Spencer Platt
U.S. stocks on Friday made small moves while bonds sold-off, as conflicting data on the labor market and inflation led to market participants paring back their bets that the Federal Reserve would start cutting rates soon.
Wall Street’s major averages opened lower after November nonfarm payrolls came in higher than anticipated. There was an upward move shortly after the opening bell following consumer sentiment data, and the indexes have fluctuated since then.
The tech-heavy Nasdaq Composite (COMP.IND) was up 0.02% to 14,342.15 points in mid-day trade. The benchmark S&P 500 (SP500) was flat at 4,585.58 points, while the blue-chip Dow was little changed at 36,116.30 points.
Of the 11 S&P sectors, six were in the green, led by Energy. Real Estate was the top loser.
The S&P was on track to snap five straight weeks of gains, as markets have taken a bit of a breather this week following November’s astonishing rally. For the week, the S&P was down 0.20% and the Dow was down 0.36%. The Nasdaq was up 0.26%.
Before the start of regular trading, the closely-watched nonfarm payrolls report showed that the economy added 199K jobs last month, higher than the consensus figure of 180K and accelerating from the 150K reading in October. It should be noted that an increase in payrolls was expected as workers returned from the Hollywood writers and actors strike as well as the United Auto Workers walkout.
The report bucked a week-long trend of data that has shown the kind of gradual cooling in the labor market that the Fed wants to see. The report also led to investors taking a beat and assessing whether their expectations for rate cuts have been too optimistic.
After the opening bell, the slightly negative sentiment sparked by the jobs report was countered by the release of the University of Michigan’s consumer sentiment index, which came in at 69.4 for December, well above the estimated number of 62.0 and higher than the 61.3 figure in November. Moreover, year-ahead inflation expectations inched lower to 3.1% from 4.5%.
According to the CME FedWatch tool, the odds of a 25 basis point rate cut in March 2024 has now fallen to 43.8% from 55.41% the previous day. But the outcome of next week’s monetary policy committee meeting – the central bank’s last of this year – is still in little doubt, with the Fed widely anticipated to hold rates steady.

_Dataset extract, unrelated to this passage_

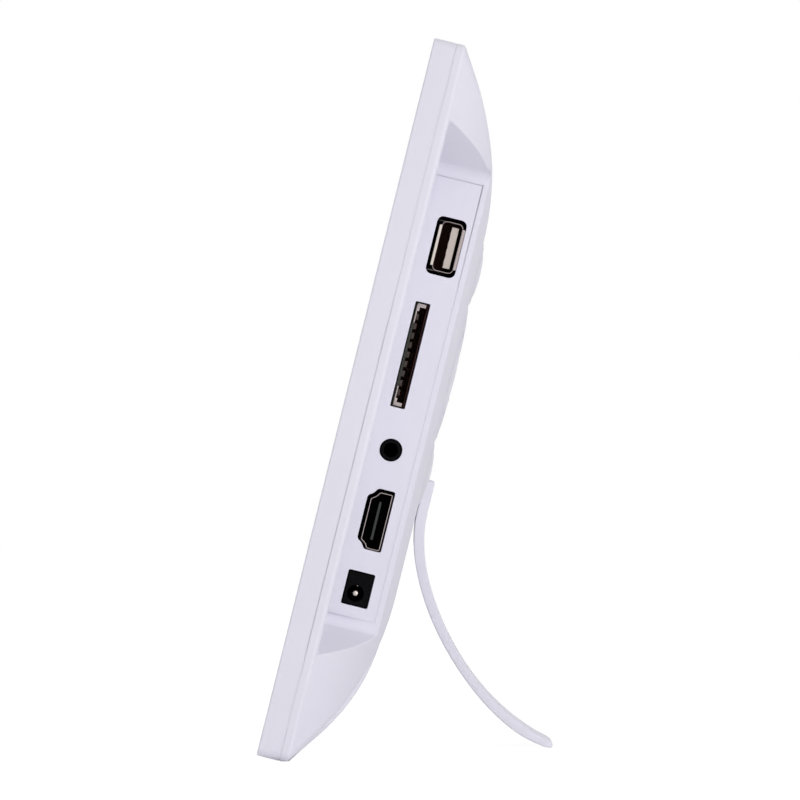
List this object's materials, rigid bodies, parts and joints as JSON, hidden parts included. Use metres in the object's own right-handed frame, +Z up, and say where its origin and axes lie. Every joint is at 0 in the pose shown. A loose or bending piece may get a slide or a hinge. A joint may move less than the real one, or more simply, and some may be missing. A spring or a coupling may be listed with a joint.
{
  "type": "digital photo frame",
  "caption": "White tabletop digital photo frame with a landscape screen, a scooped side bay of sockets, rear push keys and a curved plug-in leg.",
  "frame": {"origin": "middle of the underside of the box that holds the whole frame as it stands, on the table", "axes": "+X to the right of a person facing the screen, towards the sockets; +Y to the back, where the leg stands; +Z up. The screen faces -Y and leans back by 13.94 degrees"},
  "size_m": [0.266, 0.0738, 0.1762],
  "materials": {
    "white_casing": "satin white moulded plastic",
    "white_keys": "satin white moulded plastic",
    "white_leg": "satin white moulded plastic",
    "screen": "dark glossy screen, switched off",
    "pan_metal": "plain rolled sheet",
    "clear_plastic": "clear acrylic",
    "light_strip": "white circuit strip",
    "screw_steel": "nickel-plated steel",
    "board_green": "green lacquered circuit board",
    "black_plastic": "fine matt black plastic",
    "socket_steel": "bright nickel-plated sheet",
    "tongue_resin": "pale beige resin",
    "speaker_black": "dark pressed cone and basket",
    "ribbon_film": "amber polyimide film",
    "lead_cover": "black soft sheath"
  },
  "bodies": {
    "casing": {"audio_socket": "black_plastic", "board_screw_1": "screw_steel", "board_screw_2": "screw_steel", "board_screw_3": "screw_steel", "board_screw_4": "screw_steel", "bracket_screw_1": "screw_steel", "bracket_screw_2": "screw_steel", "bracket_screw_3": "screw_steel", "bracket_screw_4": "screw_steel", "card_carrier": "black_plastic", "card_shell": "socket_steel", "data_shell": "socket_steel", "data_tongue": "tongue_resin", "down_switch": "black_plastic", "exit_switch": "black_plastic", "front_bezel": "white_casing", "key_board": "board_green", "key_ribbon": "ribbon_film", "key_screw_1": "screw_steel", "key_screw_2": "screw_steel", "left_lead": "lead_cover", "left_speaker": "speaker_black", "left_switch": "black_plastic", "light_guide": "clear_plastic", "light_strip": "light_strip", "lower_bracket": "pan_metal", "main_board": "board_green", "main_chip": "black_plastic", "memory_chip": "black_plastic", "menu_switch": "black_plastic", "ok_switch": "black_plastic", "power_coil": "black_plastic", "power_pin": "socket_steel", "power_socket": "black_plastic", "rear_cover": "white_casing", "right_lead": "lead_cover", "right_speaker": "speaker_black", "right_switch": "black_plastic", "screen_cell": "screen", "screen_pan": "pan_metal", "screen_ribbon": "ribbon_film", "up_switch": "black_plastic", "upper_bracket": "pan_metal", "video_shell": "socket_steel", "video_tongue": "black_plastic"},
    "menu_button": {"menu_key": "white_keys", "menu_plunger": "black_plastic"},
    "exit_button": {"exit_key": "white_keys", "exit_plunger": "black_plastic"},
    "ok_button": {"ok_key": "white_keys", "ok_plunger": "black_plastic"},
    "right_button": {"right_key": "white_keys", "right_plunger": "black_plastic"},
    "up_button": {"up_key": "white_keys", "up_plunger": "black_plastic"},
    "left_button": {"left_key": "white_keys", "left_plunger": "black_plastic"},
    "down_button": {"down_key": "white_keys", "down_plunger": "black_plastic"},
    "leg": {"stand_leg": "white_leg"}
  },
  "joints": [
    {"name": "menu_press", "type": "slide", "parent": "casing", "child": "menu_button", "axis": [0, -0.9705, 0.2409], "range_m": [0, 0.0005], "stiffness_N_per_m": 400, "springref_m": -0.002},
    {"name": "exit_press", "type": "slide", "parent": "casing", "child": "exit_button", "axis": [0, -0.9705, 0.2409], "range_m": [0, 0.0005], "stiffness_N_per_m": 400, "springref_m": -0.002},
    {"name": "ok_press", "type": "slide", "parent": "casing", "child": "ok_button", "axis": [0, -0.9705, 0.2409], "range_m": [0, 0.0005], "stiffness_N_per_m": 400, "springref_m": -0.002},
    {"name": "right_press", "type": "slide", "parent": "casing", "child": "right_button", "axis": [0, -0.9705, 0.2409], "range_m": [0, 0.0005], "stiffness_N_per_m": 400, "springref_m": -0.002},
    {"name": "up_press", "type": "slide", "parent": "casing", "child": "up_button", "axis": [0, -0.9705, 0.2409], "range_m": [0, 0.0005], "stiffness_N_per_m": 400, "springref_m": -0.002},
    {"name": "left_press", "type": "slide", "parent": "casing", "child": "left_button", "axis": [0, -0.9705, 0.2409], "range_m": [0, 0.0005], "stiffness_N_per_m": 400, "springref_m": -0.002},
    {"name": "down_press", "type": "slide", "parent": "casing", "child": "down_button", "axis": [0, -0.9705, 0.2409], "range_m": [0, 0.0005], "stiffness_N_per_m": 400, "springref_m": -0.002},
    {"name": "leg_unplug", "type": "slide", "parent": "casing", "child": "leg", "axis": [0, -0.2409, -0.9705], "range_m": [0, 0.01]}
  ]
}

“Most of the job growth last month—142K of it—was driven by the two least cyclically-sensitive sectors of the economy: health care and government. Outside these two sectors (and even with the ~40K boost from returning strikers) job growth was 57K last month and has averaged only 40K per month over the last six months. Rate hikes have been effective at slowing private economic activity,” JPMorgan’s Michael Feroli said.
“And even with the tick up in pay gains last month, three-month average annualized earnings growth is running 3.4%, hardly a frightening inflation risk (particularly with this morning’s benign news on inflation expectations). With this backdrop, we don’t see today’s jobs report having a material impact on the substance or tone of what Powell and the FOMC deliver next week,” Feroli added.
Treasury yields were higher as traders dumped bonds. The longer-end 30-year yield (US30Y) was up 10 basis points to 4.34%, while the 10-year yield (US10Y) was up 13 basis points to 4.26%. The shorter-end more rate-sensitive 2-year yield (US2Y) was up 16 basis points to 4.74%.
See live data on how Treasury yields are doing across the curve at the Seeking Alpha bond page.
Turning to Friday’s market movers, Paramount Global (PARA) (PARAA) was the top percentage gainer on the S&P 500 (SP500) amid new speculation about a potential company sale.